Par la voie du rêve, à la recherche d’un jouet perdu, symbole des souvenirs enfouis, l’auteure fait revivre Saint Antoine, une ferme de l’Algérie coloniale, une de ces latifundia dont les colons avaient semé l’Algérie, microcosme multiconfessionnel dont les membres vivaient en harmonie – du moins le semblait-il à la très jeune narratrice. Choune, cette « petite poupée vivante » vit dans le monde douillet de la petite enfance privilégiée, entourée de femmes choyées et sans souci, et d’un père qui s’amuse avec elle en lui faisant des chatouilles. A l’extérieur de ce cocon, le lecteur s’aperçoit vite qu’il s’agit d’un monde d’inégalités où chacun garde sa place: les Français de souche (dont la famille de Choune fait partie) supérieurs à tous, les Espagnols naturalisés français, puis les émigrés espagnols, et enfin les arabes, subalternes à tous. On découvre surtout le destin fermé des femmes battues et méprisées, mais qui rusent contre les mauvais traitements, et des adolescentes placées comme domestiques, comme Mado – fière pourtant d’être gardienne d’enfants chez les riches.

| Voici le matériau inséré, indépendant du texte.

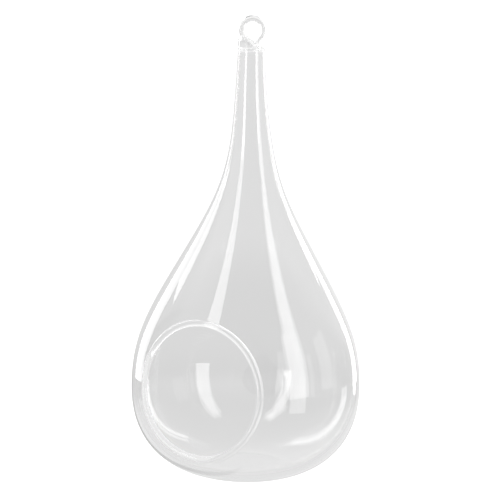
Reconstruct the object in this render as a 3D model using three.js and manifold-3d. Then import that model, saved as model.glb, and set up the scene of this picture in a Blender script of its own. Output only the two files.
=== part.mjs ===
// Drop-shaped vase of clear blown glass. It hangs by the glass eye at the tip of its neck, and a flat
// foot lets it stand as well. Flowers, moss or a small candle go in through the round opening in its side.
// Millimetres, +Z up. The origin is the centre of the foot, and the opening faces -Y.

import * as THREE from "three";
import { mergeVertices } from "three/addons/utils/BufferGeometryUtils.js";
import Module from "manifold-3d";

const wasm = await Module();
wasm.setup();

// Outside of the blown body, as a profile of radius and height
const bulbDiameter = 100;
const equatorHeight = 38.7; // where the bulb is widest
const footDiameter = 32; // the flat that the vase stands on
const heelReach = 4.6; // pull of the foot's flat on the curve that leaves it
const bellyDrop = 34.3; // pull of the upright wall on the curve below the equator
const bellyRise = 22.5; // and on the curve above it
const waistDiameter = 53.6; // where the swelling side turns into the hollow sweep of the neck
const waistHeight = 101.1;
const waistSlope = 0.56; // radius lost for each millimetre of height there
const waistPullDown = 33.4;
const waistPullUp = 44.8;
const neckDiameter = 9.8; // at the end of the neck
const neckTaper = 1.8; // radius that the neck still loses over its last stretch
const neckPull = 23.6; // length of that stretch
const neckTop = 186.3; // open end of the neck, which the seal closes

// Glass thickness
const floorThickness = 2.6;
const bulbWall = 1.6;
const neckWall = 1.9;

// Side opening: the cut edge is melted back into a round bead, thicker than the wall
const openingDiameter = 53.8; // clear inside the bead
const openingHeight = 46.4; // where the opening's axis leaves the wall
const openingPitch = 18.5; // degrees that it looks upward
const beadDiameter = 2.7;

// Solid gather of glass melted onto the end of the neck, which closes it. It leans, high on the side that
// the eye springs from.
const jointGap = 0.3; // between the pieces
const sealRise = 4; // from the end of the neck to the gather's top on the axis
const sealLean = 0.55; // height gained for each millimetre to the high side
const sealRound = 1.8; // rounding of its shoulder
const boreDome = 1.2; // depth of the round end of the bore in its underside

// Hanging eye: a glass rod that springs from the high side of the seal, goes once round and touches down
// on the low side
const eyeDiameter = 9.5; // of the rod's centre line
const eyeStandoff = 5; // from the seal's top to the centre of the eye
const eyeShift = 0.3; // of that centre from the axis of the neck
const eyeTurn = 25; // degrees that the eye is turned about the neck
const eyeStart = 195; // degrees anticlockwise from the low side, where the round part starts
const eyeEnd = -40; // and where it ends
const rodStartDiameter = 2.9;
const rodEndDiameter = 2.0;
const rootDepth = rodStartDiameter / 3; // that the rod's axis starts and ends under the seal's top
const eyePull = eyeStandoff / 2; // length of the bends that lead into and out of the round part
const footFlare = 0.4; // radius that the rod gains where it is melted on
const flareLength = 1.2;
const highFoot = 3; // of the rod's axis from the neck's axis, on the high side
const lowFoot = 2.1; // and on the low side

// Fineness of the curved surfaces
const turnSteps = 60;
const lowerSteps = 9;
const middleSteps = 7;
const upperSteps = 9;
const beadSteps = 72;
const beadSides = 10;
const rodSteps = 40;
const rodSides = 12;
const sealTurnSteps = 40;
const sealCurveSteps = 6; // along the shoulder, and along the dome of the bore
const edgeCurveSteps = 40; // of each curve, where the bead's line is worked out
const halvings = 40; // of the search for that line
const mergeDistance = 1e-4; // corners closer than this are one

// Clear glass, barely grey, with the faint unevenness of work in a flame
const blownColour = 0xe6eaea;
const blownRoughness = 0.03;
const rodColour = 0xe2e8e8;
const rodRoughness = 0.05;
const glassOpacity = 0.35;

const bulbRadius = bulbDiameter / 2;
const footRadius = footDiameter / 2;
const waistRadius = waistDiameter / 2;
const neckRadius = neckDiameter / 2;
const boreRadius = neckRadius - neckWall;
const eyeRadius = eyeDiameter / 2;
const { degToRad, lerp, smoothstep } = THREE.MathUtils;

function point(radius, height) {
  return new THREE.Vector2(radius, height);
}

// A closed geometry as a solid that can be joined and cut
function solidOf(geometry) {
  const bare = geometry.clone();
  bare.deleteAttribute("normal");
  bare.deleteAttribute("uv");
  const merged = mergeVertices(bare, mergeDistance);
  return new wasm.Manifold(
    new wasm.Mesh({
      numProp: 3,
      vertProperties: new Float32Array(merged.attributes.position.array),
      triVerts: new Uint32Array(merged.index.array),
    }),
  );
}

function geometryOf(solid) {
  const mesh = solid.getMesh();
  const geometry = new THREE.BufferGeometry();
  geometry.setAttribute("position", new THREE.BufferAttribute(mesh.vertProperties, mesh.numProp));
  geometry.setIndex(new THREE.BufferAttribute(mesh.triVerts, 1));
  geometry.computeVertexNormals();
  return geometry;
}

// A profile turned about Z
function turned(profile, steps) {
  return new THREE.LatheGeometry(profile, steps).rotateX(Math.PI / 2);
}

// Thickness of the wall at a height of the outside
function wallAt(height) {
  if (height < equatorHeight) {
    return lerp(floorThickness, bulbWall, smoothstep(height, 0, equatorHeight));
  }
  return lerp(bulbWall, neckWall, smoothstep(height, equatorHeight, neckTop));
}

// Three curves that make up the outside, from the edge of the foot to the end of the neck
function outsideCurves() {
  const foot = point(footRadius, 0);
  const equator = point(bulbRadius, equatorHeight);
  const waist = point(waistRadius, waistHeight);
  const neckEnd = point(neckRadius, neckTop);
  const upwards = point(-waistSlope, 1).normalize();
  return [
    new THREE.CubicBezierCurve(
      foot,
      point(footRadius + heelReach, 0),
      point(bulbRadius, equatorHeight - bellyDrop),
      equator,
    ),
    new THREE.CubicBezierCurve(
      equator,
      point(bulbRadius, equatorHeight + bellyRise),
      waist.clone().addScaledVector(upwards, -waistPullDown),
      waist,
    ),
    new THREE.CubicBezierCurve(
      waist,
      waist.clone().addScaledVector(upwards, waistPullUp),
      point(neckRadius + neckTaper, neckTop - neckPull),
      neckEnd,
    ),
  ];
}

// Points across the wall, in pairs of outer and inner, from the edge of the foot to the end of the neck
function wallPairs(stepsOfEach) {
  const pairs = [];
  outsideCurves().forEach((curve, index) => {
    const steps = stepsOfEach[index];
    for (let step = index ? 1 : 0; step <= steps; step++) {
      const outer = curve.getPoint(step / steps);
      const along = curve.getTangent(step / steps);
      const inward = point(-along.y, along.x);
      pairs.push({ outer, inner: outer.clone().addScaledVector(inward, wallAt(outer.y)) });
    }
  });
  pairs.at(-1).inner = point(boreRadius, neckTop);
  return pairs;
}

// The blown envelope before its side is opened
function envelope() {
  const pairs = wallPairs([lowerSteps, middleSteps, upperSteps]);
  const outside = pairs.map(({ outer }) => outer);
  const inside = pairs.map(({ inner }) => inner).reverse();
  return turned([point(0, 0), ...outside, ...inside, point(0, floorThickness)], turnSteps);
}

// The line that the bead follows: in the middle of the wall, and everywhere as far from the opening's axis
class OpeningEdge extends THREE.Curve {
  constructor(radius) {
    super();
    this.radius = radius;
    const steps = [edgeCurveSteps, edgeCurveSteps, edgeCurveSteps];
    this.middles = wallPairs(steps).map(({ outer, inner }) => outer.clone().lerp(inner, 0.5));
    const pitch = degToRad(openingPitch);
    this.axis = new THREE.Vector3(0, -Math.cos(pitch), Math.sin(pitch));
    this.up = new THREE.Vector3(0, Math.sin(pitch), Math.cos(pitch));
    this.side = new THREE.Vector3(1, 0, 0);
    this.centre = new THREE.Vector3(0, -this.wallRadius(openingHeight), openingHeight);
  }

  wallRadius(height) {
    const next = this.middles.findIndex((middle) => middle.y > height);
    if (next < 1) return this.middles[0].x;
    const above = this.middles[next];
    const below = this.middles[next - 1];
    return THREE.MathUtils.mapLinear(height, below.y, above.y, below.x, above.x);
  }

  getPoint(share, target = new THREE.Vector3()) {
    const angle = share * 2 * Math.PI;
    const start = this.centre
      .clone()
      .addScaledVector(this.side, this.radius * Math.cos(angle))
      .addScaledVector(this.up, this.radius * Math.sin(angle));
    let [within, beyond] = [-bulbRadius, bulbRadius];
    for (let halving = 0; halving < halvings; halving++) {
      const reach = (within + beyond) / 2;
      target.copy(start).addScaledVector(this.axis, reach);
      const clear = Math.hypot(target.x, target.y) > this.wallRadius(target.z);
      if (clear && target.y < 0) beyond = reach;
      else within = reach;
    }
    return target;
  }
}

// The envelope with its side opened along the axis and the edge melted into a bead
function blownBody() {
  const edge = new OpeningEdge((openingDiameter + beadDiameter) / 2);
  const bead = new THREE.TubeGeometry(edge, beadSteps, beadDiameter / 2, beadSides, true);
  const lathe = new THREE.Quaternion().setFromUnitVectors(new THREE.Vector3(0, 1, 0), edge.axis);
  const cutter = new THREE.CylinderGeometry(edge.radius, edge.radius, bulbDiameter, beadSteps)
    .translate(0, bulbRadius / 2, 0)
    .applyQuaternion(lathe)
    .translate(...edge.centre.toArray());
  return geometryOf(solidOf(envelope()).subtract(solidOf(cutter)).add(solidOf(bead)));
}

// Outside of the seal, from the axis at its foot over the shoulder to the axis at its top, grown by a margin
function sealOutline(margin) {
  const radius = neckRadius + margin;
  const top = sealRise + margin;
  const shoulder = new THREE.EllipseCurve(
    radius - sealRound,
    top - sealRound,
    sealRound,
    sealRound,
    0,
    Math.PI / 2,
  );
  return [point(radius, jointGap), ...shoulder.getPoints(sealCurveSteps), point(0, top)];
}

// Raises one side of a geometry and lowers the other, more and more towards the top of the seal
function leaning(geometry) {
  const places = geometry.attributes.position;
  for (let index = 0; index < places.count; index++) {
    const share = (places.getZ(index) - jointGap) / (sealRise - jointGap);
    places.setZ(index, places.getZ(index) - sealLean * places.getX(index) * Math.max(share, 0));
  }
  return geometry;
}

// The seal stands on the end of the neck, and the bore ends in a dome in its underside
function neckSeal() {
  const dome = new THREE.EllipseCurve(0, jointGap, boreRadius, boreDome, Math.PI / 2, 0, true);
  return leaning(turned([...dome.getPoints(sealCurveSteps), ...sealOutline(0)], sealTurnSteps));
}

// The line that the rod follows, in the plane of the eye
function eyePath() {
  const centreHeight = sealRise + eyeStandoff;
  const start = degToRad(eyeStart);
  const end = degToRad(eyeEnd);
  const onEye = (angle) =>
    point(eyeShift + eyeRadius * Math.cos(angle), centreHeight + eyeRadius * Math.sin(angle));
  const backFrom = (angle, reach) =>
    onEye(angle).add(point(-Math.sin(angle), Math.cos(angle)).multiplyScalar(reach));
  const root = (across) => point(across, sealRise - sealLean * across - rootDepth);
  const path = new THREE.Path();
  path.moveTo(...root(-highFoot).toArray());
  path.quadraticCurveTo(...backFrom(start, eyePull).toArray(), ...onEye(start).toArray());
  path.absarc(eyeShift, centreHeight, eyeRadius, start, end, true);
  path.quadraticCurveTo(...backFrom(end, -eyePull).toArray(), ...root(lowFoot).toArray());
  return path;
}

// A straight rod turned to the eye's thickness, flared at both ends, and bent along the path
function hangingLoop() {
  const path = eyePath();
  const length = path.getLength();
  const profile = [point(0, 0)];
  for (let step = 0; step <= rodSteps; step++) {
    const share = step / rodSteps;
    const fromEnd = Math.min(share, 1 - share) * length;
    const radius = lerp(rodStartDiameter, rodEndDiameter, share) / 2;
    profile.push(point(radius + footFlare * Math.exp(-fromEnd / flareLength), share * length));
  }
  profile.push(point(0, length));
  const rod = new THREE.LatheGeometry(profile, rodSides);
  const places = rod.attributes.position;
  for (let index = 0; index < places.count; index++) {
    const share = Math.min(places.getY(index) / length, 1);
    const centre = path.getPoint(share);
    const along = path.getTangent(share);
    const across = places.getX(index);
    places.setXYZ(
      index,
      centre.x - across * along.y,
      places.getZ(index),
      centre.y + across * along.x,
    );
  }
  const below = point(neckRadius + jointGap, -neckRadius);
  const seat = leaning(turned([point(0, below.y), below, ...sealOutline(jointGap)], sealTurnSteps));
  return geometryOf(solidOf(rod).subtract(solidOf(seat)));
}

function glass(colour, roughness) {
  return new THREE.MeshStandardMaterial({
    color: colour,
    roughness,
    metalness: 0,
    transparent: true,
    opacity: glassOpacity,
  });
}

function piece(name, geometry, material) {
  const mesh = new THREE.Mesh(geometry, material);
  mesh.name = name;
  return mesh;
}

const vase = new THREE.Group();
vase.add(piece("blown_body", blownBody(), glass(blownColour, blownRoughness)));

// What is melted onto the end of the neck
const hanger = new THREE.Group();
hanger.position.z = neckTop;
hanger.rotation.z = degToRad(eyeTurn);
hanger.add(piece("neck_seal", neckSeal(), glass(rodColour, rodRoughness)));
hanger.add(piece("hanging_loop", hangingLoop(), glass(rodColour, rodRoughness)));
vase.add(hanger);

export default vase;
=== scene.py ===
"""Looks of the hanging glass vase: clear blown glass among softboxes and cards, on a white floor.

The glass pieces are rebuilt here as smooth thick-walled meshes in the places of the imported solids.
"""
import math

import bpy
import numpy as np
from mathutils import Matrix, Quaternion, Vector


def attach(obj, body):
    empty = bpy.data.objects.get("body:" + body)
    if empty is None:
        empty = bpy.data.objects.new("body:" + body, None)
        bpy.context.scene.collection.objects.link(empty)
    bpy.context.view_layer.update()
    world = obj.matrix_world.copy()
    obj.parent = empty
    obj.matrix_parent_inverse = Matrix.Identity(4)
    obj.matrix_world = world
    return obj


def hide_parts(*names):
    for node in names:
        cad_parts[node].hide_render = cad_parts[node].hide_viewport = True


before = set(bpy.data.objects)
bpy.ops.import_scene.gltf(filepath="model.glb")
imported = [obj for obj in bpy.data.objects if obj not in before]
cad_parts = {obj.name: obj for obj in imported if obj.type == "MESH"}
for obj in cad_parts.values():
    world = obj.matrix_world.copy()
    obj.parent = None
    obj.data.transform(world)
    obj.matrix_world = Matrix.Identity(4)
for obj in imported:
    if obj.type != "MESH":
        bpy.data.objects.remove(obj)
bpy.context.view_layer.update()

MM = 0.001

# Outside of the blown body, in millimetres
BULB_RADIUS = 50.0
EQUATOR_HEIGHT = 38.7
FOOT_RADIUS = 16.0
HEEL_REACH = 4.6  # outwards from the foot to the handle of the curve above it
BELLY_DROP = 34.3  # from the equator to the handle of the curve below it
BELLY_RISE = 22.5  # and of the curve above it
WAIST_RADIUS = 26.8
WAIST_HEIGHT = 101.1
WAIST_SLOPE = 0.56  # radius lost with each millimetre of height
WAIST_PULL_DOWN = 33.4  # from the waist to the handle of the curve below it
WAIST_PULL_UP = 30.0  # and of the curve above it
NECK_RADIUS = 5.75
NECK_TAPER = 2.1  # outwards from the top of the neck to the handle of the curve below it
NECK_PULL = 50.0  # and downwards to it
NECK_TOP = 186.3

# Glass thickness
FLOOR_THICKNESS = 2.6
BULB_WALL = 1.6
NECK_WALL = 0.5

# Slight wander of the hand-drawn neck, as sideways shifts that fade in between two heights
WANDER_AZIMUTH = 117.5  # the way that it shifts, as seen from above
WANDER = ((60.0, 120.0, 0.4), (125.0, 187.0, -0.95))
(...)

Tandis qu’en Europe la guerre de 1939-1945 fait rage, Saint Antoine, son vent et ses plaines, ses fantômes et ses hommes est encore « une petite île de paix », une société où les traditions, si cruelles soient-elles, restent en place. La guerre reste loin et l’ennemi se manifeste seulement par la présence de Fräulein Elsa, la nouvelle nurse, « une garce cruelle » grâce à laquelle on peut détester les Boches de bon cœur. Au-delà des stéréotypes, la guerre se fait sentir à travers les restrictions et ce sont les femmes – toutes classes confondues – qui prennent en main l’économie de la ferme pour en préserver « le parfum d’innocence et de bonheur ». A part cela, la guerre ne semble qu’un thème pour les spectacles de fin d’année, les processions religieuses et les jeux des enfants.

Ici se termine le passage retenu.